Recovering from herniated disc surgery is a process that requires a good deal of endurance. The patient, their family and the team of healthcare providers are all involved in the process.
The time taken depends on a number of factors. Those include the extent of the condition for which the operation was done, patient age, and quality of care among others.
Of the types of surgery available, recovery from discectomy is usually the quickest. It is comparatively longer in the case of laminectomy and fusion.
What happens after disc surgery?
Patients usually regain their full state of health within 2 to 6 weeks. Those that are very actively involved in their own management consistently recover much earlier compared to those that are less so.
It is important that you work closely with your healthcare provider and follows instructions given. When you experience complications such as pain and swelling at the incision site, you should communicate it to your surgeon as soon as possible.
Physical exercise is perhaps the most important component of the recovery process. The types of exercises recommended are those that aim at strengthening the structures around the area that was operated on.
Types of exercises for disc surgery recovery:
You should start with light exercises such as walking and increase the intensity gradually with time.
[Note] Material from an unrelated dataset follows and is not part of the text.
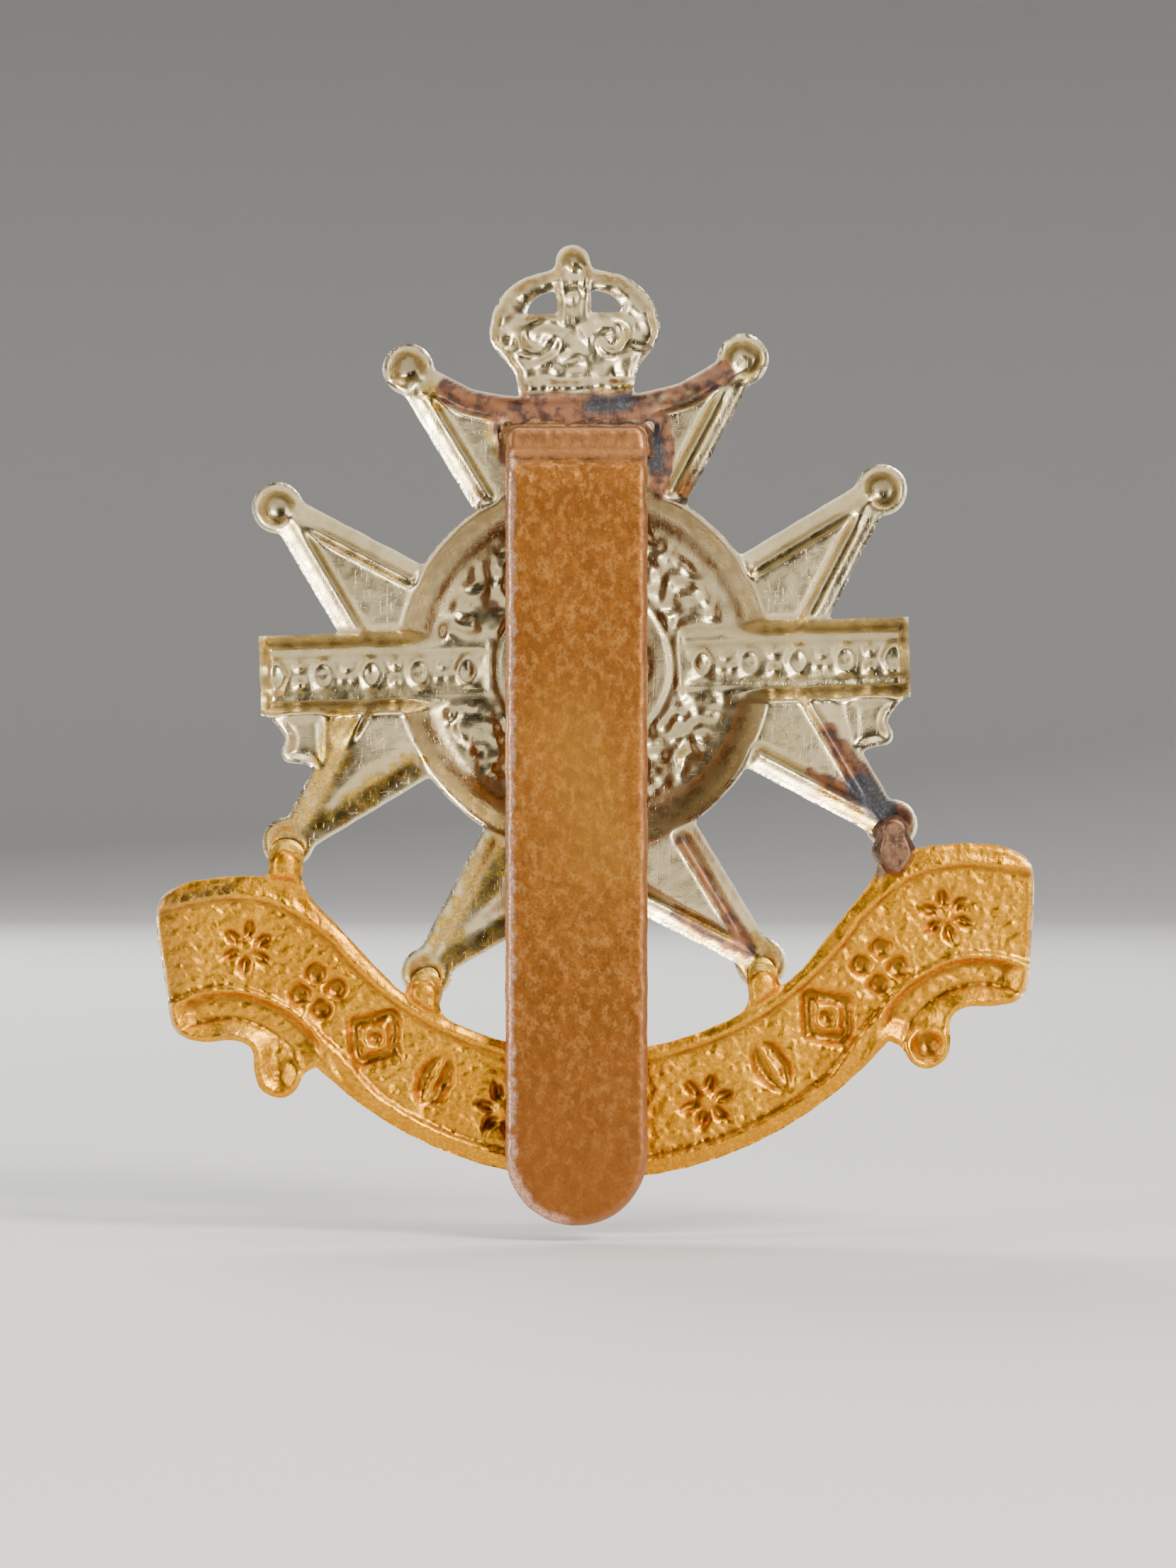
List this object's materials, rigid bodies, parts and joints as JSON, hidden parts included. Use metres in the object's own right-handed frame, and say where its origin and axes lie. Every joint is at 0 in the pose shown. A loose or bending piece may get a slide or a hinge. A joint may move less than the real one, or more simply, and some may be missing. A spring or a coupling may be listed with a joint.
{
  "type": "cap badge",
  "caption": "Bi-metal struck cap badge: an eight-pointed cross with a crown, a title scroll brazed to its lower tips and a sprung slider on the back.",
  "frame": {"origin": "centre of the cross, on the plane of its hollow back that sits against the cap", "axes": "+Z along the slider up to the crown, -Y out of the struck front, +Y out of the hollow back, +X to the wearer's left as the badge is seen from the front"},
  "size_m": [0.043, 0.0063, 0.0477],
  "materials": {
    "white_metal": "die-struck nickel silver, worn satin with a bright edge",
    "gilding_metal": "golden, grainy as struck",
    "slider_alloy": "orange-brown toned copper alloy, satin",
    "braze": "dull brown braze with flux stains"
  },
  "bodies": {
    "badge": {"cross_plate": "white_metal", "title_scroll": "gilding_metal", "slider_foot": "slider_alloy", "slider_braze": "braze", "lug_braze_outer_left": "braze", "lug_braze_inner_left": "braze", "lug_braze_inner_right": "braze", "lug_braze_outer_right": "braze"},
    "slider": {"slider_tongue": "slider_alloy"}
  },
  "joints": [
    {"name": "slider_flex", "type": "hinge", "parent": "badge", "child": "slider", "pos_m": [0.0004, 0.00215, 0.0082], "axis": [1, 0, 0], "range_deg": [-1, 3], "stiffness_Nm_per_rad": 3.7}
  ]
}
You may progressively include others such as swimming and cycling.
Exercises involving lifting or bending should be avoided as they aggravate the condition. They should only be undertaken when cleared to do so by your physician.
Some patients may need professional help in the form of physiotherapists. Other than helping you engage in exercises suited for your condition, physiotherapists also use other techniques. They may employ physical massage and manipulation to help the affected area revert to its normal function.
The good news is that most surgical centers have their own physiotherapy departments. That generally makes it much easier for the you to get the services.
It is important to remember, no matter the time frame, that this is recovery from herniated disc surgery.
Mild pain during exercise is normal and should not stop you from taking part in the activities. Over time the pain reduces. Inactivity is likely to lead to stiffening of the spine and consequently more pain and discomfort.
Whenever doing any kind of activity, it is important that the spine is maintained in a neutral position at all times. This includes sitting and sleeping. This helps to avoid putting strain on the operated area which would impair healing.
If there are further complications from the operation:
In the event that pain is severe and persistent or healing is markedly delayed, there may be need to undertake more investigation. These may include X-rays, MRI or CT Scan of the area.
The pain may be managed using analgesic agents among other forms of treatment. The analgesia is given through a technique known as patient controlled analgesia (or PCA) pump. After improvement is noted, the patient can be switched to oral medication.
The therapeutic agents that may be prescribed include paracetamol, non-steroidal anti-inflammatory drugs (or NSAIDs) such as diclofenac, naproxen and ibuprofen. Other than reducing the pain some of these agents have anti-inflammatory properties. Opioids are prescribed in case of excessive pain.
Other than physical exercise, a healthy lifestyle will also be helpful in facilitating healing from a disc operation. This includes, for example, the use of stairs instead of elevators, regular stretching, walking over short distances instead of driving and so on.
During the process of recovering from herniated disc surgery, patients need to keep in mind that they have been through a surgical procedure. As such they may encounter a number of complications.
The common ones include infection, neurological injury, severe bleeding, and impaired sense of touch (temporary) among others. It is important that these complications are discussed with the surgeon beforehand so that patients can anticipate them.
In summary, there is good historical indication that if you are undertaking herniated disc surgery, you can recover to full health. That requires clear and consistent communication with your physician, following instructions, and proactive involvement in your own recovery.